- [Source data]
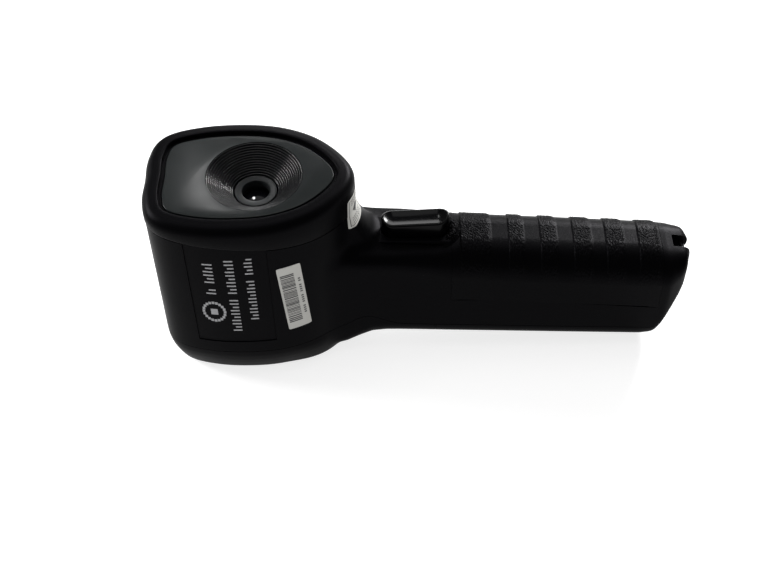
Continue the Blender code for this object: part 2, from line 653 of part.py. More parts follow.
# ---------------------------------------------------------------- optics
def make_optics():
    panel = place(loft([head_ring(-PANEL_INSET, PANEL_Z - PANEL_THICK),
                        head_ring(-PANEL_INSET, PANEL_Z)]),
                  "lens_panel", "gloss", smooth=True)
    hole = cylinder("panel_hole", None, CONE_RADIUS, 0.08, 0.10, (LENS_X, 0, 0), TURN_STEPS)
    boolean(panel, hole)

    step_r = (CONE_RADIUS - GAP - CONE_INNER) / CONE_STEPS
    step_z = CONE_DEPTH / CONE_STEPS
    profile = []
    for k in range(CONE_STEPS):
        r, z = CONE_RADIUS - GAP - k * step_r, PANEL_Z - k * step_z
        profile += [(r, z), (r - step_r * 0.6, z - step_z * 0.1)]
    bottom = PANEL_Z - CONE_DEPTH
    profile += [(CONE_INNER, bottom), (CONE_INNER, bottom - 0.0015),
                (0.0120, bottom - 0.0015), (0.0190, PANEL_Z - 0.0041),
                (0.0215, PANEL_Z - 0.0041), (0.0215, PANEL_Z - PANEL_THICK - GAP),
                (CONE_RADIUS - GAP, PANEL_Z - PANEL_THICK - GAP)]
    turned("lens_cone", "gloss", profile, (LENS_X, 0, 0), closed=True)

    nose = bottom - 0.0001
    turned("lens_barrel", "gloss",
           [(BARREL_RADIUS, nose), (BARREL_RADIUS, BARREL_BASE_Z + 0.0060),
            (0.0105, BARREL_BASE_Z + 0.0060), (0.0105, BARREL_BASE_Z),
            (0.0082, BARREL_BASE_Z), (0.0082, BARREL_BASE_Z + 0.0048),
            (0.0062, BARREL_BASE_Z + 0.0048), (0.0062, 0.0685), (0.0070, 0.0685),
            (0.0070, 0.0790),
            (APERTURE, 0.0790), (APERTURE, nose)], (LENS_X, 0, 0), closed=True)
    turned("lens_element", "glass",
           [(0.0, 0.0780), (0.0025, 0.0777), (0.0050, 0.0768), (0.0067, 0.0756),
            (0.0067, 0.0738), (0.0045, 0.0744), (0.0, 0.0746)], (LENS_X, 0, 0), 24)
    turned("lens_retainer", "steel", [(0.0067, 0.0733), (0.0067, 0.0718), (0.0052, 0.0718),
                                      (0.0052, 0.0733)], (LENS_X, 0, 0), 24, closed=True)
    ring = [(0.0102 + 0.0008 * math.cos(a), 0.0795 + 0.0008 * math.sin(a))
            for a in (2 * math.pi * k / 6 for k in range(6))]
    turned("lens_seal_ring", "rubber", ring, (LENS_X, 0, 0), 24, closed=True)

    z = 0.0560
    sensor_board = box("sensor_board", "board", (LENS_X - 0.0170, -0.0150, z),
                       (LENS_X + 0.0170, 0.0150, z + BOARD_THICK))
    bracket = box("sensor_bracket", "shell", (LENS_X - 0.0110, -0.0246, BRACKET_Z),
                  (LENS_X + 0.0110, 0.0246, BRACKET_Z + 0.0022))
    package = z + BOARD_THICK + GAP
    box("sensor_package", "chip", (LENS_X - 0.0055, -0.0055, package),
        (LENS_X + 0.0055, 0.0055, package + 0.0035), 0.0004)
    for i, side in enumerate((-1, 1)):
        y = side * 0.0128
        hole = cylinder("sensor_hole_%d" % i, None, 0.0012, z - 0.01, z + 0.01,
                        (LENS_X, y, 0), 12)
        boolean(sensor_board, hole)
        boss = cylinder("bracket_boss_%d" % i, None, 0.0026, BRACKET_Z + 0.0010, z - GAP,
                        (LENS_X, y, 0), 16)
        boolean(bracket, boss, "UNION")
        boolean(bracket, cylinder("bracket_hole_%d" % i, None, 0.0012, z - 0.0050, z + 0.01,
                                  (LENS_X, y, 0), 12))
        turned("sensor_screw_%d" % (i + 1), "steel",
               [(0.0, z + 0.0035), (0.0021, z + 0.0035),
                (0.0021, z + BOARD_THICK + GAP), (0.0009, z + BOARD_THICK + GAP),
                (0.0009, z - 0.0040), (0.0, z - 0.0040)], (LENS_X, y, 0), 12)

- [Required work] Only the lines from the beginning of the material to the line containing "profile, (LENS_X, 0, 0), closed=True)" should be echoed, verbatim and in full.

- [Written answer]
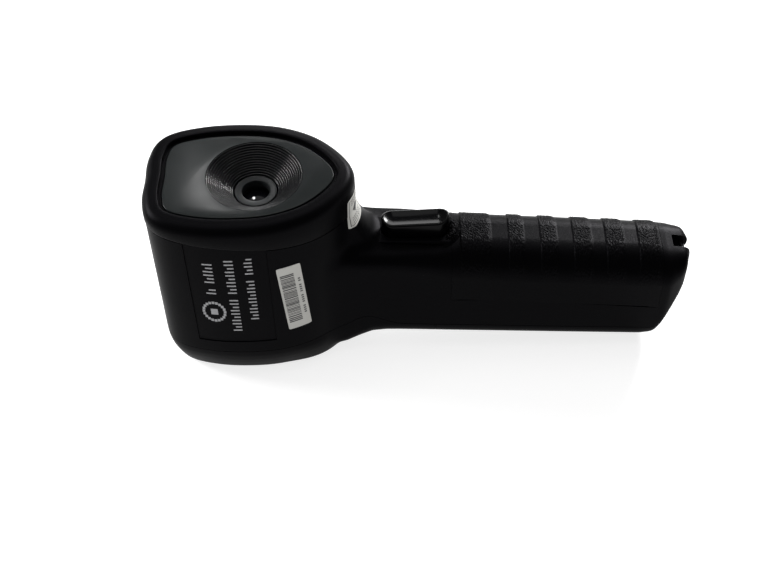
Continue the Blender code for this object: part 2, from line 653 of part.py. More parts follow.
# ---------------------------------------------------------------- optics
def make_optics():
    panel = place(loft([head_ring(-PANEL_INSET, PANEL_Z - PANEL_THICK),
                        head_ring(-PANEL_INSET, PANEL_Z)]),
                  "lens_panel", "gloss", smooth=True)
    hole = cylinder("panel_hole", None, CONE_RADIUS, 0.08, 0.10, (LENS_X, 0, 0), TURN_STEPS)
    boolean(panel, hole)

    step_r = (CONE_RADIUS - GAP - CONE_INNER) / CONE_STEPS
    step_z = CONE_DEPTH / CONE_STEPS
    profile = []
    for k in range(CONE_STEPS):
        r, z = CONE_RADIUS - GAP - k * step_r, PANEL_Z - k * step_z
        profile += [(r, z), (r - step_r * 0.6, z - step_z * 0.1)]
    bottom = PANEL_Z - CONE_DEPTH
    profile += [(CONE_INNER, bottom), (CONE_INNER, bottom - 0.0015),
                (0.0120, bottom - 0.0015), (0.0190, PANEL_Z - 0.0041),
                (0.0215, PANEL_Z - 0.0041), (0.0215, PANEL_Z - PANEL_THICK - GAP),
                (CONE_RADIUS - GAP, PANEL_Z - PANEL_THICK - GAP)]
    turned("lens_cone", "gloss", profile, (LENS_X, 0, 0), closed=True)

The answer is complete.